Belgium’s support for the plan is crucial as the assets the EU hopes to use are held by Belgian financial institution Euroclear.
“The proposed reparations loan scheme is in my view fundamentally wrong,” De Wever said, adding that historically, during a war, immobilised assets had never been put to use.
“Such assets have been the object of decisions during after-war settlements, usually in the context of war reparations by the losing party.”
EU leaders tried at a summit last month to agree on a plan to use 140 billion euros ($162 billion) in frozen Russian sovereign assets in Europe as a loan for Kyiv, but failed to secure Belgium’s backing.
The European Commission did not respond to a request for comment outside regular business hours.

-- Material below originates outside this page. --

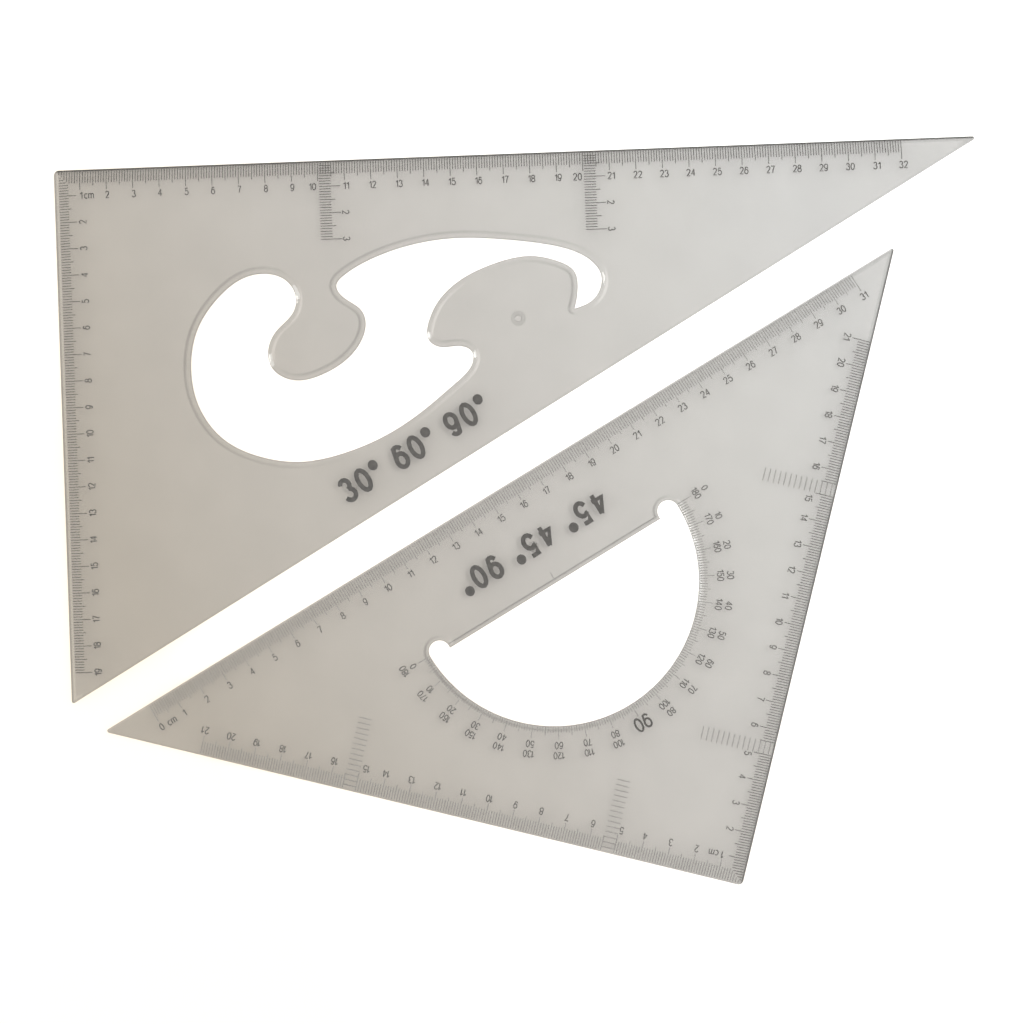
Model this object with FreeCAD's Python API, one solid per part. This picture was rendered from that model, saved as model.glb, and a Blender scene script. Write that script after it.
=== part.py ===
import FreeCAD, Part
import math
import os

os.makedirs("parts", exist_ok=True)

V = FreeCAD.Vector

# ---- driving dimensions, millimetres ----
LONG_LEG = 350.0            # long leg of the 30/60/90 square, which is also the hypotenuse of the other
SHORT_LEG = LONG_LEG / math.sqrt(3.0)
HALF_HYPOTENUSE = LONG_LEG / 2.0
THICKNESS = 3.0             # flat middle of both plates
EDGE_THICKNESS = 1.3        # what the bevel leaves at a ruling edge
BEVEL_WIDTH = 5.3
CORNER_RADIUS = 2.0         # right-angled corners
TIP_RADIUS = 0.8            # acute corners
RIM_DEPTH = 1.1             # slope round the top of both cut-outs
CURVE_RIM = 2.1             # its width round the French curve
DIAL_RIM = 1.4              # and round the protractor

# where the second square lies on the table, seen from the first one's right angle
REST_X = 164.1
REST_Y = -126.5
REST_TURN = 29.47           # degrees
# the row's origin, under the middle of the pair, seen from the same corner
ORIGIN_X = 173.9
ORIGIN_Y = -139.2

# printed marks
INK = 0.05                  # height of the print above the plastic
LINE = 0.26                 # width of a graduation
PRINT_START = 0.7           # the print stays this far inside a ruling edge
SHORT_START = 1.9           # and this far inside the short leg's
# how far in the marks for 1, 5 and 10 millimetres reach
SCALE_60 = (5.3, 6.4, 7.9)
SHORT_SCALE_60 = (5.6, 6.7, 8.5)
SCALE_45 = (5.4, 6.5, 7.7)
# the scales square to the long leg
CROSS_START = 0.4
CROSS_SCALE = (4.8, 6.4, 8.3)
# the ladders on the two equal legs
LADDER_NEAR = 50.0
LADDER_FAR = 150.0
RUNG = 0.32                 # width of a rung
RUNG_LENGTH = 5.0
RUNG_STEP = 2.0
RUNG_START = 0.1
RUNGS = 14

# protractor cut-out, from the middle of the hypotenuse
DIAL_X = -0.5
DIAL_Y = -40.4
DIAL_RADIUS = 54.6
EAR_RADIUS = 4.1
BASE_EDGE_Y = -41.3
BASE_LINE_Y = -40.0
BASE_LINE = 0.24            # width of the base line
BASE_LEFT = -46.4
BASE_RIGHT = 45.4
CENTRE_MARK = 3.0
DIAL_START = 0.3            # how far outside the cut-out the degree marks begin
DIAL_SCALE = (57.6, 58.7, 60.1)     # where those for 1, 5 and 10 degrees end

# moulding gate marks: middle and radius
GATE_DEPTH = 0.5
GATE_ROOT = 0.3             # how far the stub is sunk into the plastic
GATE_60 = (173.7, -62.5, 2.8)
GATE_45 = (-0.3, -25.3, 2.1)

# French curve, from the right angle of the 30/60/90 square. It starts and ends at the point of the crescent.
CURVE_POINTS = [
    (195.0, -59.5), (196.5, -52.0), (195.5, -45.5), (188.5, -41.0), (178.5, -39.0), (166.5, -41.0),
    (152.5, -47.0), (144.0, -54.5), (140.0, -62.0), (139.5, -69.0), (143.5, -72.0), (151.0, -72.0),
    (155.5, -74.0), (156.0, -78.0), (148.5, -86.5), (135.0, -97.0), (120.5, -105.5), (105.5, -111.0),
    (89.5, -113.5), (74.5, -111.0), (61.0, -104.0), (52.5, -92.5), (49.5, -79.5), (52.0, -63.0),
    (60.0, -51.0), (70.0, -43.5), (78.5, -42.0), (86.0, -44.5), (90.0, -51.0), (88.5, -57.5),
    (82.5, -63.5), (79.0, -70.5), (80.0, -77.5), (87.5, -82.5), (98.5, -81.0), (110.5, -73.5),
    (116.0, -63.0), (114.5, -57.0), (107.5, -51.5), (105.5, -47.2), (108.0, -44.0), (117.5, -38.5),
    (132.5, -33.5), (150.5, -31.2), (170.5, -32.5), (188.5, -35.5), (200.5, -40.5), (205.5, -47.5),
    (202.5, -56.0), (195.0, -59.5),
]
CURVE_LEAVES = (0.35, 1.0)      # direction away from the point
CURVE_RETURNS = (-1.0, -0.28)   # direction back into it


# ---- placing ----
def place_60(shape):
    """From the frame of the 30/60/90 square's right angle to the row frame."""
    moved = shape.copy()
    moved.translate(V(-ORIGIN_X, -ORIGIN_Y, 0))
    return moved


def place_45(shape):
    """From the frame of the 45/45/90 square's hypotenuse to the row frame."""
    moved = shape.copy()
    moved.rotate(V(0, 0, 0), V(0, 0, 1), REST_TURN)
    moved.translate(V(REST_X - ORIGIN_X, REST_Y - ORIGIN_Y, 0))
    return moved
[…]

The European Commission, the EU’s executive body, hopes to address Belgium’s concerns in a draft legal proposal which it will present this week on using the frozen sovereign assets to support Kyiv in 2026 and 2027, EU officials have said.
In the letter, De Wever said Belgium had not seen “any proposed legal language by the commission”.
Apart from the 185 billion euros immobilised in Belgium, an estimated 25 billion euros of Russian assets is frozen in EU banks elsewhere, mainly in France and Luxembourg.
Belgium has previously said other countries that have Russian assets, including Canada, Japan, Britain and the U.S. – all of which are members of the Group of Seven wealthy nations – should also be included in the scheme.